The fact that the law in 2004 declared Anwar a free man, enabling him to make his rounds lecturing at St Anthony’s College at Oxford, the School of Advanced International Studies at Johns Hopkins University and at the School of Foreign Service in Georgetown University, has maybe been taken for granted by this father of six.

Now, how will Anwar explain the decline in respect for all living beings – coming from someone who once claimed to respect the fundamental rights of one and all and now a homophobic overnight? What is Anwar up to?

Anwar’s lalang stand

The change in status quo where the LGBT rights go displays Anwar’s stand, which at best can be likened to the lalang, that is, swaying from time to time.

Take the recent High Court proceeding. When asked by Utusan Malaysia’s counsel Firoz Hussein whether Malaysia should “discriminate against homosexuals,” Anwar said: “Yes”.

“We do not give space to homosexuals,” Anwar said.

Anwar went on to say that Malaysian law must be “crafted in a way we must believe in the sanctity of marriage between a man and woman…we do not promote homosexuality”.

This LGBT-bashing attitude of Anwar, whose disgraceful fall from power lives on in the minds of the rakyat, has irked Human Rights Watch.

Human Rights Watch, the world’s leading independent organisation dedicated to protecting human rights, has criticised Anwar for advocating discriminatory practices against homosexuals, calling the opposition leader’s anti-gay position “shameful” and “fundamentally wrong”.

Human Rights Watch (Asia division) deputy director, Phil Robertson, accused Anwar of playing politics with civil liberties.

“Anwar is fundamentally wrong when he maintains that it should be permissible to discriminate against homosexuals.

“While this might be a good vote-getting strategy in some parts of Malaysia, his claim shamefully runs completely contrary to the central principle of non-discrimination in international human rights law,” he had said in a statement.

Anwar a disappointment

Robertson has rightfully pointed out that Anwar’s views on gay rights were a sad reflection of Malaysian politics.

“The UN High Commissioner issued a comprehensive report in November 2011 that clearly identified the need to protect the rights of LGBT people and called on all UN member states to enact comprehensive anti-discrimination legislation that includes discrimination on the grounds of sexual orientation,” Robertson said.

Anwar’s homophobic stand has also disillusioned his young supporters who dream of a nation with greater civil liberties.

One of them, Leroy Luar, expressed his view in an opinion piece posted in Malaysiakini on July 18: “A leader who makes a statement endorsing discrimination is no leader at all.”

“You, sir, who have built your cause around speaking for the downtrodden, the side-lined, the disadvantaged… [are gay rights] not a fight against discrimination?

“You, sir, are a liar.

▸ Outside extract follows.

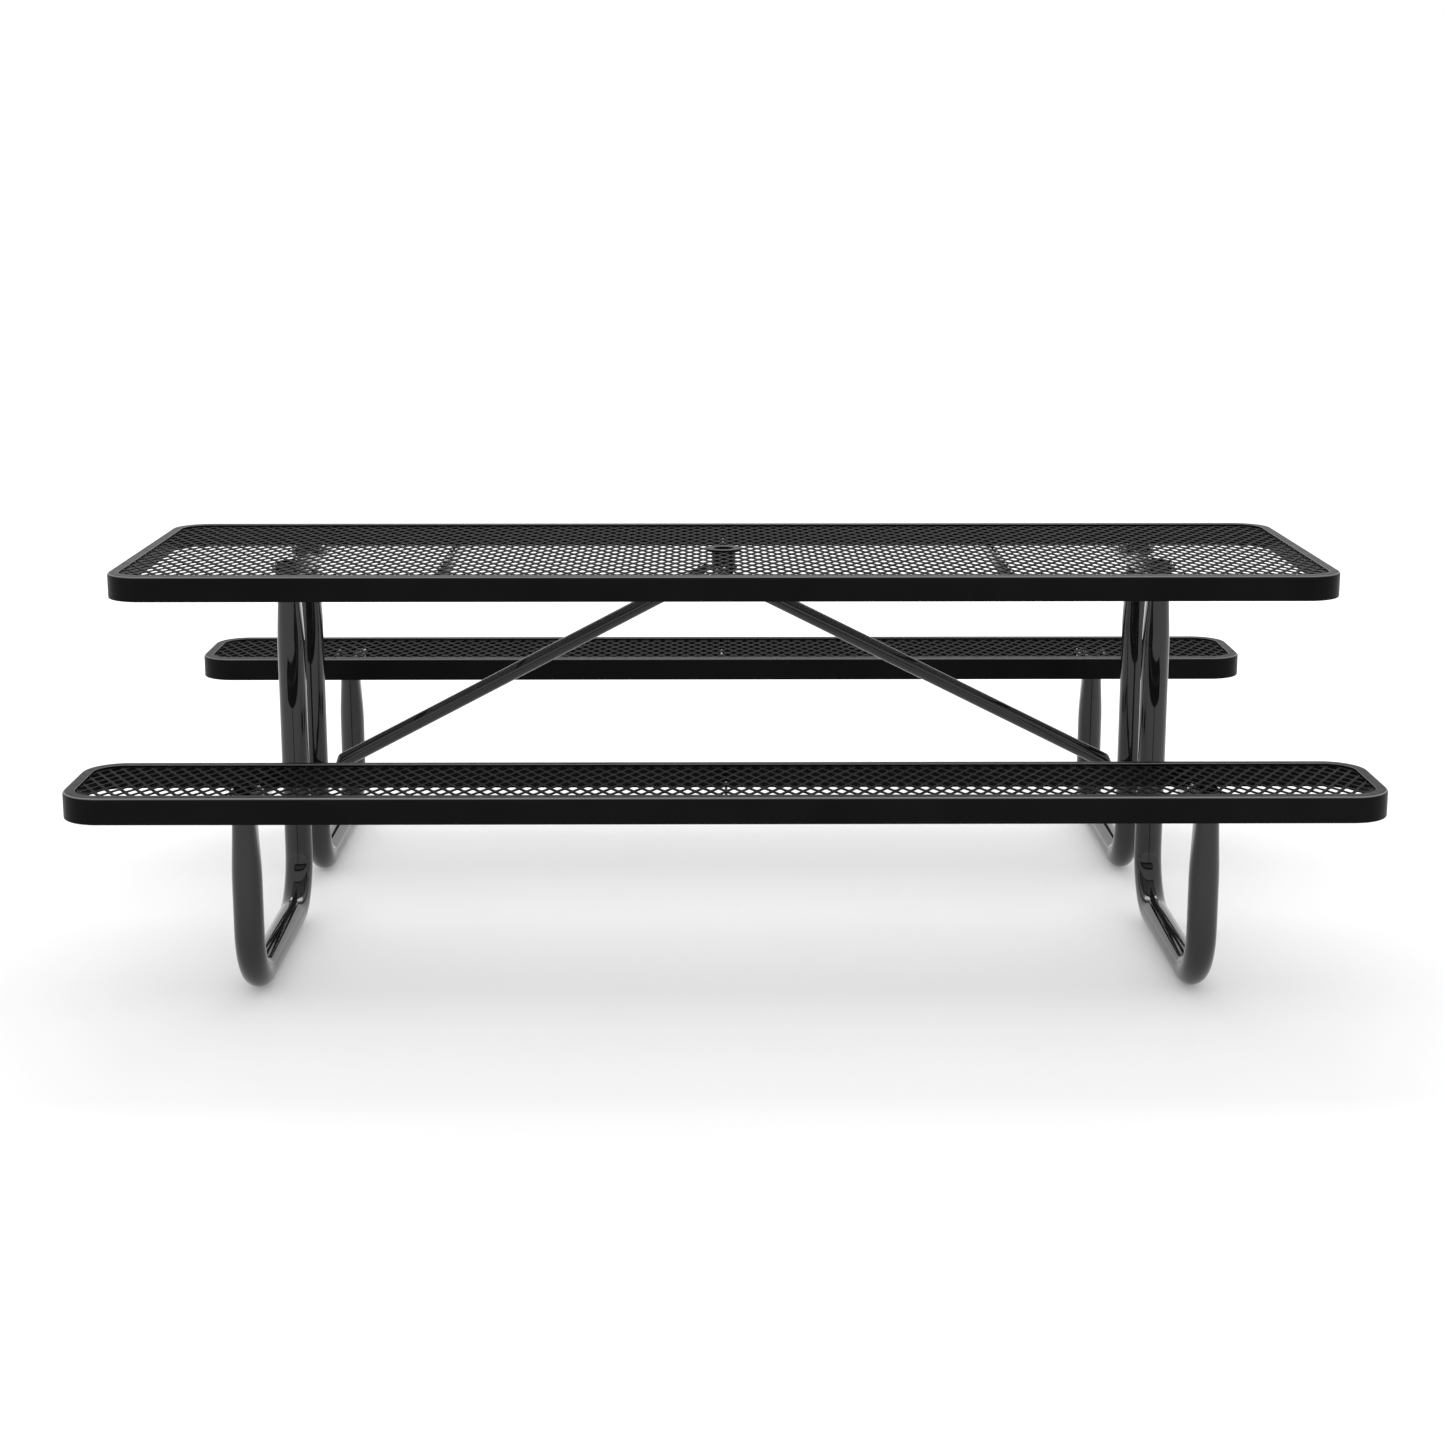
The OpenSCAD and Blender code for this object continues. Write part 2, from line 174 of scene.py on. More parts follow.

You, sir, are a disappointment. You, sir, are no different than those you vilify in your own defence. We have been betrayed,” Luar said.

Sudden change

Anwar’s refusal to accept the LGBT rights will in time to come put him on the guillotine board, bringing the curtains down on a “reformer” who promised much but delivered little.

It will come as no surprise, too, if the liberal minds in Anwar’s unregistered Pakatan Rakyat pact decide to bid him adieu, due to his discriminatory stance on gay rights.

Why the sudden change in beliefs? Whose tune is Anwar dancing to now and why?

Meawhile, Pakatan Rakyat’s partner, the Islamist party PAS, might find the about-face by Anwar on the LGBT issue a reason to rejoice, just like when Anwar had declared his support for the hudud law which PAS is bent on implementing should Pakatan lay claim over Putrajaya.

But then should Pakatan succeed in settling down in Putrajaya, it would mark a spell of nightmares for the rakyat, especially for the marginalised communities; for where PAS goes, Malaysia would become a fully Islamic state and homosexuals could face the death penalty.

Is that the vision Anwar had for this country when he revolted against BN or was he all along taking his supporters for a ride?

If indeed Anwar had been deluding his supporters all for the sake of achieving his personal goals, it is a shame that it was Anwar who was chosen as the honorary president of the London-based group accountability.

And it is a shame, too, that Anwar claims to have great knowledge on subjects like democracy, freedom, governance, Islam and democracy and the need for accountability, for when the push came to shove, it did not take long for this MP for Permatang Pauh to reveal his true nature.

Jeswan Kaur is a freelance writer and a FMT columnist.